Eli Sabin Wins Ward 26 Endorsement Over Patricia Dillon

Eli Sabin defeated 44-year incumbent Patricia Dillon 21-9 in a Ward 26 straw poll for Connecticut's 92nd District Democratic nomination.

· · 3 min read

Eli Sabin beat 44-year incumbent Patricia Dillon 21-9 at a Ward 26 straw poll held Sunday at Kehler Liddell Gallery in Upper Westville. Justin Farmer, an activist and former Hamden Legislative Council Member, collected one vote. All three are chasing the Democratic nomination for Connecticut’s 92nd House District.

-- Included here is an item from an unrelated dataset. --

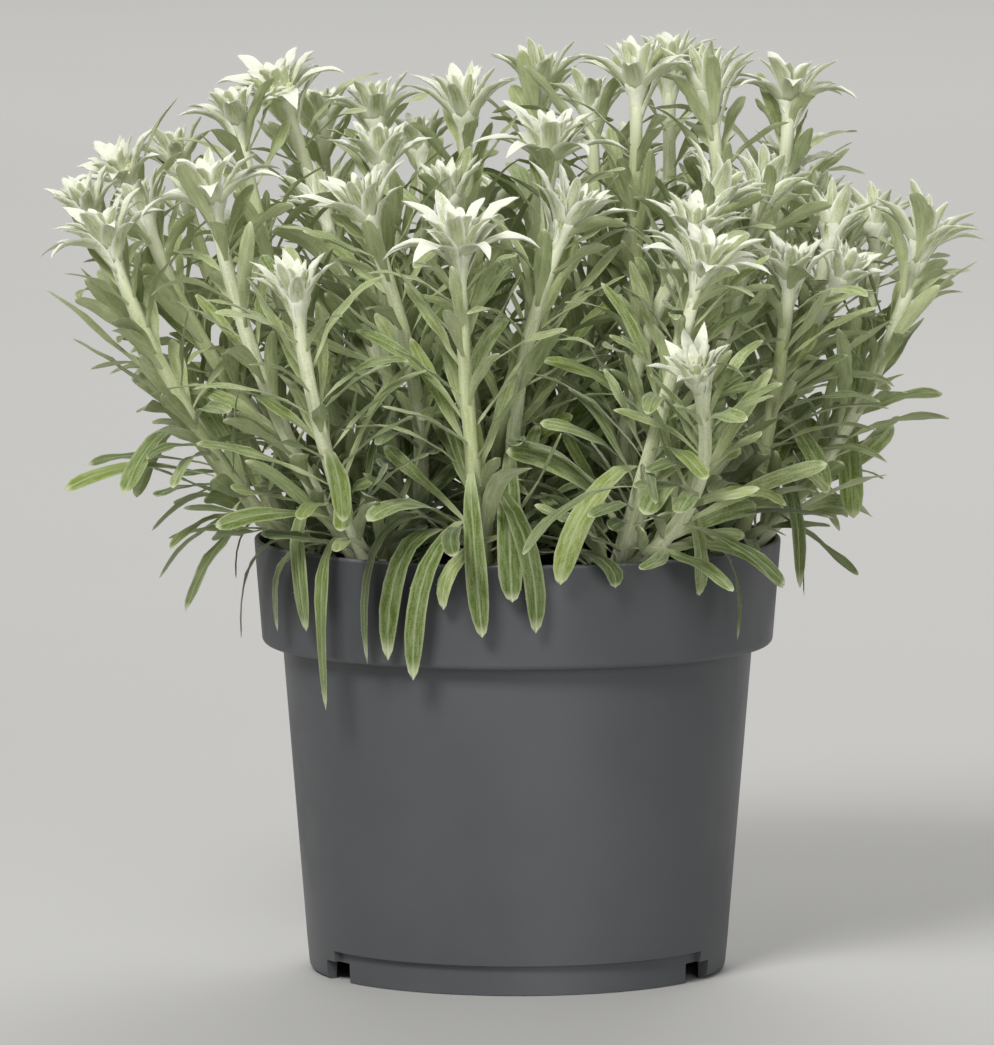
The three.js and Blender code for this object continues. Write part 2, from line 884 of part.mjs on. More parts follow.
// Leaves in a spiral up one stem, longer below, each on the middle of one of the stem's flats
function stemLeafSpots({ stalk, curve }, number) {
  const random = randomFrom(SEEDS.stemLeaves + number);
  const start = Math.floor(STEM.sides * random());
  const count = Math.round(curve[0].distanceTo(curve[3]) / STEM_LEAF.spacing);
  return Array.from({ length: count }, (_, i) => {
    const t = blend(STEM_LEAF.first, STEM_LEAF.last, (i + 0.5) / count);
    return {
      stalk,
      ...placeOnStem(t),
      side: (start + 2 * i) % STEM.sides,
      axis: curveHeading(curve, t).add(UP).normalize(),
      shape: {
        ...LEAF,
        length: blend(STEM_LEAF.lowLength, STEM_LEAF.highLength, t) * blend(...STEM_LEAF.lengths, random()),
        rise: STEM_LEAF.rise + STEM_LEAF.riseRange * random(),
        droop: STEM_LEAF.droop + STEM_LEAF.droopRange * random(),
        width: LEAF.width * blend(...STEM_LEAF.widths, random()),
        stations: t < STEM_LEAF.shortFrom ? LEAF_STATIONS : SHORT_LEAF_STATIONS,
      },
    };
  });
}

// The band of flats under a crown's tip, and the height in it where leaves root
function shoulderOf(stalk) {
  return { band: stalk.rings.length - 2, height: BASAL_LEAF.height };
}

// Basal leaves in a rosette on the shoulder of one crown, one on each of its flats
function basalLeafSpots(stalk) {
  const random = randomFrom(SEEDS.basalLeaves + stalk.owner);
  return Array.from({ length: CROWN.sides }, (_, side) => ({
    stalk,
    ...shoulderOf(stalk),
    side,
    axis: UP,
    shape: {
      ...LEAF,
      length: blend(BASAL_LEAF.shortest, BASAL_LEAF.longest, random()),
      rise: BASAL_LEAF.rise + BASAL_LEAF.riseRange * random(),
      droop: BASAL_LEAF.droop + BASAL_LEAF.droopRange * random(),
      stations: LEAF_STATIONS,
    },
  }));
}

// Spots taken in turn from every list, so that no stem or crown takes all the room first
function inTurn(lists) {
  const longest = Math.max(...lists.map((list) => list.length));
  return Array.from({ length: longest }, (_, i) => lists.map((list) => list[i]).filter(Boolean)).flat();
}

// Leaves that reach for a given tip, from the nearest flat that is far enough away

// A place on a stalk, with the point that a leaf would root at
function placeOn(stalk, place) {
  return { stalk, place, root: middleOf(stalk.rootOn(place)) };
}

function stemPlaces({ stalk }) {
  const places = [];
  for (let t = TIP_LEAF.step; t < TIP_LEAF.highest; t += TIP_LEAF.step) {
    for (let side = 0; side < STEM.sides; side += 1) {
      places.push(placeOn(stalk, { ...placeOnStem(t), side }));
    }
  }
  return places;
}

function crownPlaces(stalk) {
  return stalk.rings[0].map((_, side) => placeOn(stalk, { ...shoulderOf(stalk), side }));
}

function placesNearest(tip, places) {
  return places
    .map((place) => ({ ...place, reach: place.root.distanceTo(tip) }))
    .filter(({ reach }) => reach > TIP_LEAF.shortest)
    .sort((a, b) => a.reach - b.reach);
}

function bladeToTip(root, tip, second, third, outward) {
  const side = UP.clone().cross(outward).normalize();
  return { ...LEAF, curve: [root, second, third, tip], side, stations: LONG_LEAF_STATIONS };
}

// A leaf that arches a little above the straight line to its tip
function outlineBlade(root, tip, lift) {
  const along = (share) => root.clone().lerp(tip, share).addScaledVector(UP, lift);
  const [second, third] = TIP_LEAF.bends.map(along);
  return bladeToTip(root, tip, second, third, at(tip.x - root.x, tip.y - root.y, 0));
}

// A leaf that goes up and over the pot's rim, and down outside it
function fallingBlade(root, tip, lift) {
  const outward = at(tip.x, tip.y, 0).normalize();
  const second = root.clone().addScaledVector(outward, FALLING.out).addScaledVector(UP, lift);
  const third = outward.clone().multiplyScalar(FALLING.clear);
  third.z = POT.height + lift * FALLING.overRim;
  const overRim = at(third.x - root.x, third.y - root.y, 0).normalize();
  return bladeToTip(root, tip, second, third, overRim.add(outward));
}

function placeTipLeaf(tip, places, lifts, bladeTo, room) {
  for (const { stalk, place, root } of placesNearest(tip, places).slice(0, TIP_LEAF.tried)) {
    if (stalk.isTaken(place)) continue;
    const blades = lifts.map((lift) => bladeTo(root, tip, lift));
    const suited = blades.filter((tried) => stalk.suits(place, tried));
    const blade = placeFirst(suited, stalk.owner, room);
    if (!blade) continue;
    stalk.hold(place, blade);
    return;
  }
}

function placeTipLeaves(stems, crowns, room) {
  const places = [...stems.flatMap(stemPlaces), ...crowns.flatMap(crownPlaces)];
  const inside = places.filter(
    ({ root }) => root.z < FALLING.rootTop && Math.hypot(root.x, root.y) < FALLING.rootRadius,
  );
  for (const tip of FALLING_TIPS) placeTipLeaf(at(...tip), inside, FALLING.lifts, fallingBlade, room);
  for (const tip of OUTLINE_TIPS) placeTipLeaf(at(...tip), places, TIP_LEAF.lifts, outlineBlade, room);
}

// Flower heads

const headOwner = (number) => `head ${number}`;

function coreBeads(base, axis) {
  const { heights, radius } = HEAD.beads;
  return heights.map((height) => ({
    centre: base.clone().addScaledVector(axis, height),
    radius,
    atRoot: false,
    shared: true,
  }));
}

// The form of one bract: how long and wide it is, and how far it has opened
function bractShape({ reach, opening, random }, whorl) {
  const tilt = BRACT.tilt * (random() - 0.5);
  return {
    length: reach * whorl.length * blend(...BRACT.lengths, random()),
    rise: blend(whorl.shut[0], whorl.open[0], opening) + tilt,
    droop: blend(whorl.shut[1], whorl.open[1], opening) + tilt,
    width: blend(BRACT.shutWidth, BRACT.width, opening) * whorl.width,
    keel: BRACT.keel * whorl.width,
    rootReach: Infinity,
    shared: true,
    stations: BRACT_STATIONS,
  };
}

// A bract that starts from a three-sided flat of the core, or nothing where none lies clear
function placeBract(head, flat, azimuth, whorl, room) {
  const shape = bractShape(head, whorl);
  const blades = BRACT_TRIES.map(([turn, lift, share]) =>
    archedBlade(middleOf(flat), spoke(head.axis, azimuth + turn), head.axis, {
      ...shape,
      length: shape.length * share,
      rise: Math.min(shape.rise + lift, whorl.steepest),
      droop: Math.min(shape.droop + lift, whorl.steepest + BRACT.curl),
    }),
  );
  return placeFirst(blades, head.owner, room);
}

// Three rings of corners round a head's core, the middle one half a step back from the others
function coreRings(surface, { base, axis, start }) {
  return HEAD.heights.map((height, level) =>
    Array.from({ length: HEAD.bracts }, (_, i) => {
      const relief = level === 2 ? HEAD.relief * (i % 2 ? 1 : -1) : 0;
      const azimuth = start + HEAD_STEP * (level === 1 ? i - 0.5 : i);
      const centre = base.clone().addScaledVector(axis, height + relief);
      return surface.point(centre.addScaledVector(spoke(axis, azimuth), HEAD.radii[level]));
    }),
  );
}

// The faces under, round and over a head's core, but for the flats that bracts start from
function closeCore(surface, { base, axis }, [foot, middle, top]) {
  const apex = surface.point(base.clone().addScaledVector(axis, HEAD.top));
  for (let i = 0; i < HEAD.bracts; i += 1) {
    const next = (i + 1) % HEAD.bracts;
    surface.face(foot[i], foot[next], middle[next]);
    surface.face(middle[i], middle[next], top[i]);
    surface.face(top[i], top[next], apex);
    if (i > 1) surface.face(foot[0], foot[i], foot[i - 1]);
  }
}

// A head in one skin: a small core, an outer bract out of each of its lower flats, and an
// inner bract out of every other flat above
function makeHead([x, y, z, reach, opening], { axis }, number, room) {
  const random = randomFrom(SEEDS.heads + number);
  const start = HEAD_STEP * random();
  const head = { base: at(x, y, z), axis, reach, opening, random, start, owner: headOwner(number) };
  const surface = new Surface();
  const rings = coreRings(surface, head);
  const [foot, middle, top] = rings;
  closeCore(surface, head, rings);
  const growBract = (corners, azimuth, whorl) => {
    const flat = corners.map((corner) => surface.points[corner]);
    surface.grow(corners, placeBract(head, flat, azimuth, whorl, room));
  };
  for (let i = 0; i < HEAD.bracts; i += 1) {
    const next = (i + 1) % HEAD.bracts;
    growBract([middle[next], foot[i], middle[i]], start + HEAD_STEP * i, OUTER_WHORL);
  }
  for (let i = 0; i < HEAD.bracts; i += 1) {
    const next = (i + 1) % HEAD.bracts;
    const corners = [top[next], middle[next], top[i]];
    if (i % 2) surface.close(corners);
    else growBract(corners, start + HEAD_STEP * (i + 0.5), INNER_WHORL);
  }
  return solidOf(surface.geometry());
}

// Clumps: a crown with everything green that grows from it

const label = (word, i) => `${word}_${String(i + 1).padStart(2, "0")}`;

function makePlant() {
  const room = new Room();
  const stems = HEADS.map((head) => growStem(head, room));
  const crowns = CROWNS.map(makeCrown);
  HEADS.forEach(([x, y, z], i) => room.fill(headOwner(i), coreBeads(at(x, y, z), stems[i].axis)));
  const heads = HEADS.map((head, i) => makeHead(head, stems[i], i, room));
  placeTipLeaves(stems, crowns, room);
  for (const spot of inTurn(stems.map(stemLeafSpots))) placeLeaf(spot, room);
  for (const spot of inTurn(crowns.map(basalLeafSpots))) placeLeaf(spot, room);
  const plant = new THREE.Group();
  crowns.forEach((crown, i) => {
    const own = stems.filter(({ stalk }) => stalk.owner === i).map(({ stalk }) => stalk.solid());
    plant.add(meshOf(label("clump", i), joined([crown.solid(), ...own]), COLOURS.leaf));
  });
  heads.forEach((head, i) => plant.add(meshOf(label("flower_head", i), head, COLOURS.bract)));
  return plant;
}

const pottedEdelweiss = new THREE.Group();
pottedEdelweiss.add(meshOf("pot", makePot(), COLOURS.pot));
pottedEdelweiss.add(meshOf("soil", makeSoil(), COLOURS.soil));
pottedEdelweiss.add(makePlant());

export default pottedEdelweiss;
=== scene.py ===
"""Potted edelweiss: the fine pieces of the plant, its pot and its compost.

Each clump of leafy stems, each flower head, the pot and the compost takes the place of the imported
node of the same name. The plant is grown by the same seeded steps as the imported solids, in
millimetres, so that every stem, leaf and bract lies where its solid lies. Veins, felt, florets,
wool and the leaves between the larger ones are added here.
"""

import logging
import math
from dataclasses import dataclass, field, replace
from enum import Enum
from functools import lru_cache
from typing import Callable, Iterable, Sequence

import bpy
import numpy as np
from bpy.types import Material, Mesh, Node, NodeSocket, NodeTree, Object, bpy_prop_collection
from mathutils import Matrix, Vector


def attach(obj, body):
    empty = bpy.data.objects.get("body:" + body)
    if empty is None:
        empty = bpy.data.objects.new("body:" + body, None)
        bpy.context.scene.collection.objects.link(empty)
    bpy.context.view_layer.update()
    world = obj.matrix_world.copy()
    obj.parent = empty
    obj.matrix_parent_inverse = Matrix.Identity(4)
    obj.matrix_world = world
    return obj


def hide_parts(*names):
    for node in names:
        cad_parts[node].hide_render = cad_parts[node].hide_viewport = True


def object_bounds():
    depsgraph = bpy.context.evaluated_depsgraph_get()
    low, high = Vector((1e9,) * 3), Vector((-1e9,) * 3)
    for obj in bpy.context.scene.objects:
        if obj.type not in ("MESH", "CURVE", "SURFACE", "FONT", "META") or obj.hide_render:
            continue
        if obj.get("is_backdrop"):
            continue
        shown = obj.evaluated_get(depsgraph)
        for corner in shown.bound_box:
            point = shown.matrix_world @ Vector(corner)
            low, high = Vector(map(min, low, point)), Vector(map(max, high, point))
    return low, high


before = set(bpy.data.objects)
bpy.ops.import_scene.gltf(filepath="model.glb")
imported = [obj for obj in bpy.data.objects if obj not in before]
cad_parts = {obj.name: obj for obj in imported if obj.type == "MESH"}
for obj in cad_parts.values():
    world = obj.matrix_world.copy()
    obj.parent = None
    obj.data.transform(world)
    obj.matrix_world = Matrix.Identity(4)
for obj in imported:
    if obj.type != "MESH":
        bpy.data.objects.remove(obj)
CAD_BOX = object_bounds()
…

Sabin’s been in Westville roughly four months. That’s it. And he still walked out with more than double Dillon’s count. The former East Rock and Downtown Alder, who coordinates legislative work for CT Voices for Children and is finishing a degree at Yale Law, didn’t let a thin residency record slow his organizing.

But don’t treat Sunday’s result as a done deal.

Ward 26 is one of seven wards feeding non-binding straw polls into the formal endorsement process. The vote that actually matters happens May 21 at the Betsy Ross Parish House, where the New Haven Democratic Town Committee meets to decide whether to back Dillon, Sabin, or Farmer. Co-chairs from wards 2, 3, 23, 24, 25, 26, and 27 cast the deciding votes. A majority of those co-chairs determines who gets the formal party endorsement and, with it, an automatic berth on the August 11 Democratic Primary ballot.

The two candidates who don’t secure majority support aren’t automatically out, but they’ll face a grinding obstacle: collecting petition signatures from at least 5 percent of registered Democrats in the district just to qualify for the primary. That’s a real burden, mid-campaign, when organizing resources are already stretched.

What Ward 26 co-chairs Sharon Jones and Laura Cahn do on May 21 isn’t locked in by Sunday’s count. According to the New Haven Independent, co-chairs have historically handled advisory polls in a few different ways: casting a double vote for the straw poll winner, splitting votes to reflect internal disagreement, or simply following their own judgment. Jones and Cahn can go any direction they choose.

Dillon’s case is institutional. She’s in her 22nd two-year term. She serves as the House’s deputy majority leader and holds seats on the Judiciary, Environment, and Appropriations Committees at the Connecticut General Assembly. Nine committee members found that record persuasive enough to stick with her on Sunday. Her campaign’s central argument, deep institutional experience, isn’t a weak one in a district that spans Amity, Westville, Edgewood, Dwight, West River, and the Hill.

Sabin’s case is different. His policy work at CT Voices for Children, a nonprofit focused on child poverty and state fiscal policy, gives him substantive credentials that go beyond generic challenger energy. “The work I’ve been doing on fiscal equity and children’s issues directly shapes what I’d fight for in Hartford,” Sabin said, framing his candidacy around the organization’s research priorities. He’s also put in the street-level hours in Edgewood, canvassing and building connections with small businesses in the Hill.

The math heading into May 21 isn’t simple for any of the three candidates. Dillon controls name recognition and legislative relationships that took decades to build. Sabin won Sunday’s most consequential straw poll by a wide margin but still needs Jones, Cahn, and co-chairs from six other wards to translate that into a formal endorsement. Farmer, who didn’t register significant support in Ward 26, faces the steepest climb, but his background on the Hamden Legislative Council and local activist networks give him a base that can’t be dismissed entirely.

The 92nd District is competitive Democratic turf, not a safe-seat sleepwalk. Whoever survives the endorsement fight in May still has an August primary ahead.